• What is expected: Quote only the lines from the top of the listing below down to and including the line with "self.random = np.random.default_rng(seed)".

• Dataset section:
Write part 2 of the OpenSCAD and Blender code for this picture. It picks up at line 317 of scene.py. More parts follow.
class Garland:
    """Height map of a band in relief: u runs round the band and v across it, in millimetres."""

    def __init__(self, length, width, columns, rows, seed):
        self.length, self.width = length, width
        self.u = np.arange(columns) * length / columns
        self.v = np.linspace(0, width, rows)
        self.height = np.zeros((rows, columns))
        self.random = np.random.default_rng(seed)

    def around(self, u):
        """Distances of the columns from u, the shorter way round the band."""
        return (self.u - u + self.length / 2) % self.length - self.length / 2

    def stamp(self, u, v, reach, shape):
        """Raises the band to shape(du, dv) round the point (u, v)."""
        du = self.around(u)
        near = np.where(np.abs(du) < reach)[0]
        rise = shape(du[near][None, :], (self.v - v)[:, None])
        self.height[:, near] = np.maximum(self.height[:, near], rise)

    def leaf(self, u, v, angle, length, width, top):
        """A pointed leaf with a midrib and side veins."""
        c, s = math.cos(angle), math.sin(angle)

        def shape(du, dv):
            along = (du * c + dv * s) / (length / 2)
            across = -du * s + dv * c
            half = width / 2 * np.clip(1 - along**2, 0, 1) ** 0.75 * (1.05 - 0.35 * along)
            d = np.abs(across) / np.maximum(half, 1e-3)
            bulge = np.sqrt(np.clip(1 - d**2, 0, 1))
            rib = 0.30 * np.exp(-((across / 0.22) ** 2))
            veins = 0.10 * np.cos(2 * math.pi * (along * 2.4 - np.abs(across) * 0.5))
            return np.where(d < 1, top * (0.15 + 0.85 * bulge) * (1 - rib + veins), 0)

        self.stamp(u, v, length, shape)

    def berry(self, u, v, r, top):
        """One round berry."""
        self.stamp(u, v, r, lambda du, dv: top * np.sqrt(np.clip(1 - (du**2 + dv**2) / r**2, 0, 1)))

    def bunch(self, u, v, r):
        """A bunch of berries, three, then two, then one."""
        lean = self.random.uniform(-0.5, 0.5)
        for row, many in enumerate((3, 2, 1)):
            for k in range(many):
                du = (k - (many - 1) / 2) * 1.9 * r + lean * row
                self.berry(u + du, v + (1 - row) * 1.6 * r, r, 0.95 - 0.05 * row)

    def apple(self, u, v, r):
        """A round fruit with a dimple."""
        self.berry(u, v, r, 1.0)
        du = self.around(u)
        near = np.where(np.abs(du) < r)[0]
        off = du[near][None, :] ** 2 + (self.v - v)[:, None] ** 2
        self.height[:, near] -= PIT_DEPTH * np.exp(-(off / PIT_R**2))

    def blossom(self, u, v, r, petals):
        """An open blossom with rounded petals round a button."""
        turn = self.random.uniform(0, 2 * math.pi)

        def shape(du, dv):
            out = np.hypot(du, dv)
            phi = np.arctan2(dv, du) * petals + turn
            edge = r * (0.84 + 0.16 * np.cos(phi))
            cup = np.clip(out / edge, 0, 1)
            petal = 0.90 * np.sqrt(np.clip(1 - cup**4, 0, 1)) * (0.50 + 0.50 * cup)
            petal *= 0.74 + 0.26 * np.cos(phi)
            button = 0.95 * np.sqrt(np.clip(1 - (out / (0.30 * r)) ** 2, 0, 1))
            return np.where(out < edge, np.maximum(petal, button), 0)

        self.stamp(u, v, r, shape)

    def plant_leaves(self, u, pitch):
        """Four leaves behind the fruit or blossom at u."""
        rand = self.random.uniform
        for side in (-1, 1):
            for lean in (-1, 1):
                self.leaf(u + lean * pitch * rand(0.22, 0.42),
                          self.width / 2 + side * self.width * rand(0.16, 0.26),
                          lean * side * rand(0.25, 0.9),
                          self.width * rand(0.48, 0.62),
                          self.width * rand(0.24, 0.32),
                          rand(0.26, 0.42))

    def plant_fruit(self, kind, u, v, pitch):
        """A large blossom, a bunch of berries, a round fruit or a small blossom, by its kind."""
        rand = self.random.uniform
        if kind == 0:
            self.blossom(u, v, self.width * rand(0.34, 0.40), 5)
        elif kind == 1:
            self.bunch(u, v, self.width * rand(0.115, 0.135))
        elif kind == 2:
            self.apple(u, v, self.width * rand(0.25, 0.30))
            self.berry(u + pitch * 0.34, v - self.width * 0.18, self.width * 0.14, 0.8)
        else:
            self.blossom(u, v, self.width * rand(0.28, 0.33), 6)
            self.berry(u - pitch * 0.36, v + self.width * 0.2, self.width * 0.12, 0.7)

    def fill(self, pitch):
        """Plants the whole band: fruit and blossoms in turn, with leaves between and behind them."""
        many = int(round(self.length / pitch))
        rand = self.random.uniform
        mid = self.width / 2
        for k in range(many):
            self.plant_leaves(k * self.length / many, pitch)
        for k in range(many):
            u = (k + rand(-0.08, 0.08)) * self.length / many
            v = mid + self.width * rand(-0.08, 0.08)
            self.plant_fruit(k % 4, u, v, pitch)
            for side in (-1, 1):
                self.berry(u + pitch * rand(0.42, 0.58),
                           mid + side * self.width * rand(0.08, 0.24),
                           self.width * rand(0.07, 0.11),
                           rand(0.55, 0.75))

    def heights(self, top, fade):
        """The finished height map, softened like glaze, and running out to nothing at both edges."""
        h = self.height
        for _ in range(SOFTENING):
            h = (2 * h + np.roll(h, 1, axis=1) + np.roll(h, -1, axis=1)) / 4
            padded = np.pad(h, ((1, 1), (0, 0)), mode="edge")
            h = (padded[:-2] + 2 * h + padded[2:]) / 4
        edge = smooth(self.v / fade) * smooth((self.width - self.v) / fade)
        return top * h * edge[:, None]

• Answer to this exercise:
Write part 2 of the OpenSCAD and Blender code for this picture. It picks up at line 317 of scene.py. More parts follow.
class Garland:
    """Height map of a band in relief: u runs round the band and v across it, in millimetres."""

    def __init__(self, length, width, columns, rows, seed):
        self.length, self.width = length, width
        self.u = np.arange(columns) * length / columns
        self.v = np.linspace(0, width, rows)
        self.height = np.zeros((rows, columns))
        self.random = np.random.default_rng(seed)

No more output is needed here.